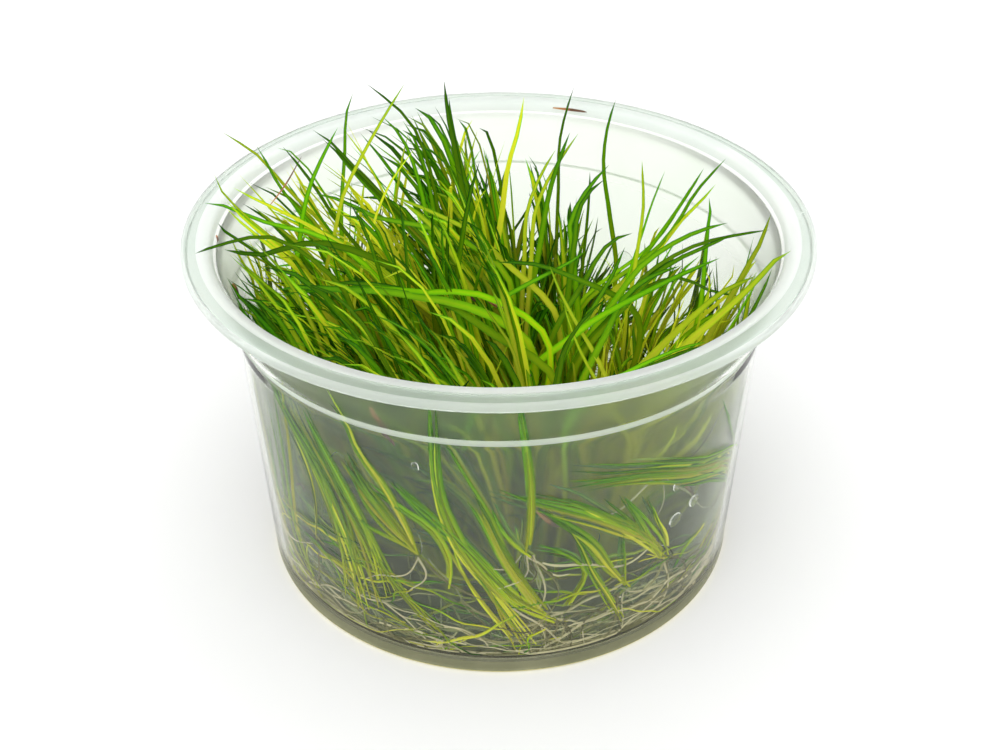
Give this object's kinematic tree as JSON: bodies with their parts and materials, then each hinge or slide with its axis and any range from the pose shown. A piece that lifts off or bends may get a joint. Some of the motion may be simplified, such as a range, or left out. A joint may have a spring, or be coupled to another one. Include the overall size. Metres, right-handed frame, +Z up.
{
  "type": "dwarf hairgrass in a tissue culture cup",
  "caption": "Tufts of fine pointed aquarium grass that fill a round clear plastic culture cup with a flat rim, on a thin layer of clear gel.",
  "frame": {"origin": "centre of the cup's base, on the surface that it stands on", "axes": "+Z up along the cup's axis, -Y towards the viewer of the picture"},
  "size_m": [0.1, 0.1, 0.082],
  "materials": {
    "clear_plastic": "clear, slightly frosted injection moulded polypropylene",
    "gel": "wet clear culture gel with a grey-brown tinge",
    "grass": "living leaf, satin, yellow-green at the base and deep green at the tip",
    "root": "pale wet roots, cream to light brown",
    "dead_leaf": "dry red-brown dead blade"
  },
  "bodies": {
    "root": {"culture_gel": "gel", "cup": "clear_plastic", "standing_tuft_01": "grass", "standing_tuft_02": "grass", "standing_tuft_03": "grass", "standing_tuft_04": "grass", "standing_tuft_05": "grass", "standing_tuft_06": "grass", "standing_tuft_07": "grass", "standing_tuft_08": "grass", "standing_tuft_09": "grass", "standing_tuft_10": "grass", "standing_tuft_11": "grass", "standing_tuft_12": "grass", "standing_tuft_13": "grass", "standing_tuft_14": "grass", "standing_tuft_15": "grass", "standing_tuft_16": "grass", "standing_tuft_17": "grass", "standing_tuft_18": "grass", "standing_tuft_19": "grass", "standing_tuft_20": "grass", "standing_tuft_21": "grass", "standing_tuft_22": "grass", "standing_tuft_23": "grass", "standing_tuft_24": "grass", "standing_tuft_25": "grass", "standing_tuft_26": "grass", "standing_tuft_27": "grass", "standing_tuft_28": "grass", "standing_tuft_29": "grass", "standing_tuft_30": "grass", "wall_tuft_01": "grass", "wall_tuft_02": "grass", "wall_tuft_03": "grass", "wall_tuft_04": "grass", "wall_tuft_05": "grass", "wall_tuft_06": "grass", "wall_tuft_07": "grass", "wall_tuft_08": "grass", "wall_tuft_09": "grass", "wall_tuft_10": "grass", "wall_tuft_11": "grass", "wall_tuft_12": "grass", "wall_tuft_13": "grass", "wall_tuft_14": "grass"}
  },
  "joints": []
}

□ □ □ □ □ □ □

_EXERCISE PROMPT_
Copy the material above verbatim.

_RESPONSE BELOW_
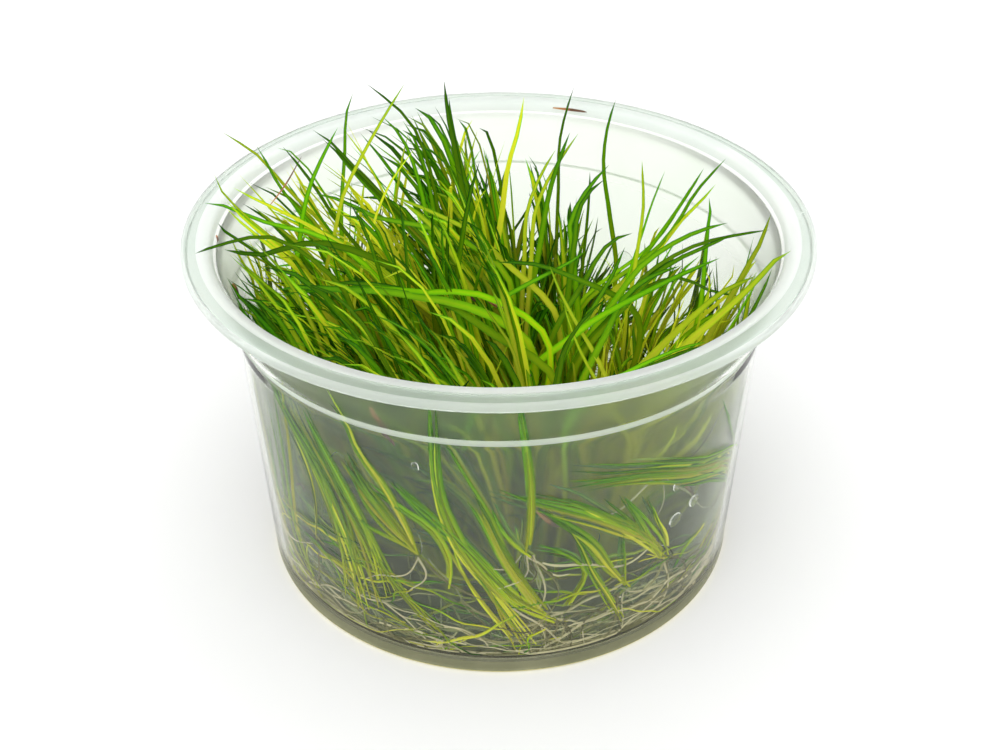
Give this object's kinematic tree as JSON: bodies with their parts and materials, then each hinge or slide with its axis and any range from the pose shown. A piece that lifts off or bends may get a joint. Some of the motion may be simplified, such as a range, or left out. A joint may have a spring, or be coupled to another one. Include the overall size. Metres, right-handed frame, +Z up.
{
  "type": "dwarf hairgrass in a tissue culture cup",
  "caption": "Tufts of fine pointed aquarium grass that fill a round clear plastic culture cup with a flat rim, on a thin layer of clear gel.",
  "frame": {"origin": "centre of the cup's base, on the surface that it stands on", "axes": "+Z up along the cup's axis, -Y towards the viewer of the picture"},
  "size_m": [0.1, 0.1, 0.082],
  "materials": {
    "clear_plastic": "clear, slightly frosted injection moulded polypropylene",
    "gel": "wet clear culture gel with a grey-brown tinge",
    "grass": "living leaf, satin, yellow-green at the base and deep green at the tip",
    "root": "pale wet roots, cream to light brown",
    "dead_leaf": "dry red-brown dead blade"
  },
  "bodies": {
    "root": {"culture_gel": "gel", "cup": "clear_plastic", "standing_tuft_01": "grass", "standing_tuft_02": "grass", "standing_tuft_03": "grass", "standing_tuft_04": "grass", "standing_tuft_05": "grass", "standing_tuft_06": "grass", "standing_tuft_07": "grass", "standing_tuft_08": "grass", "standing_tuft_09": "grass", "standing_tuft_10": "grass", "standing_tuft_11": "grass", "standing_tuft_12": "grass", "standing_tuft_13": "grass", "standing_tuft_14": "grass", "standing_tuft_15": "grass", "standing_tuft_16": "grass", "standing_tuft_17": "grass", "standing_tuft_18": "grass", "standing_tuft_19": "grass", "standing_tuft_20": "grass", "standing_tuft_21": "grass", "standing_tuft_22": "grass", "standing_tuft_23": "grass", "standing_tuft_24": "grass", "standing_tuft_25": "grass", "standing_tuft_26": "grass", "standing_tuft_27": "grass", "standing_tuft_28": "grass", "standing_tuft_29": "grass", "standing_tuft_30": "grass", "wall_tuft_01": "grass", "wall_tuft_02": "grass", "wall_tuft_03": "grass", "wall_tuft_04": "grass", "wall_tuft_05": "grass", "wall_tuft_06": "grass", "wall_tuft_07": "grass", "wall_tuft_08": "grass", "wall_tuft_09": "grass", "wall_tuft_10": "grass", "wall_tuft_11": "grass", "wall_tuft_12": "grass", "wall_tuft_13": "grass", "wall_tuft_14": "grass"}
  },
  "joints": []
}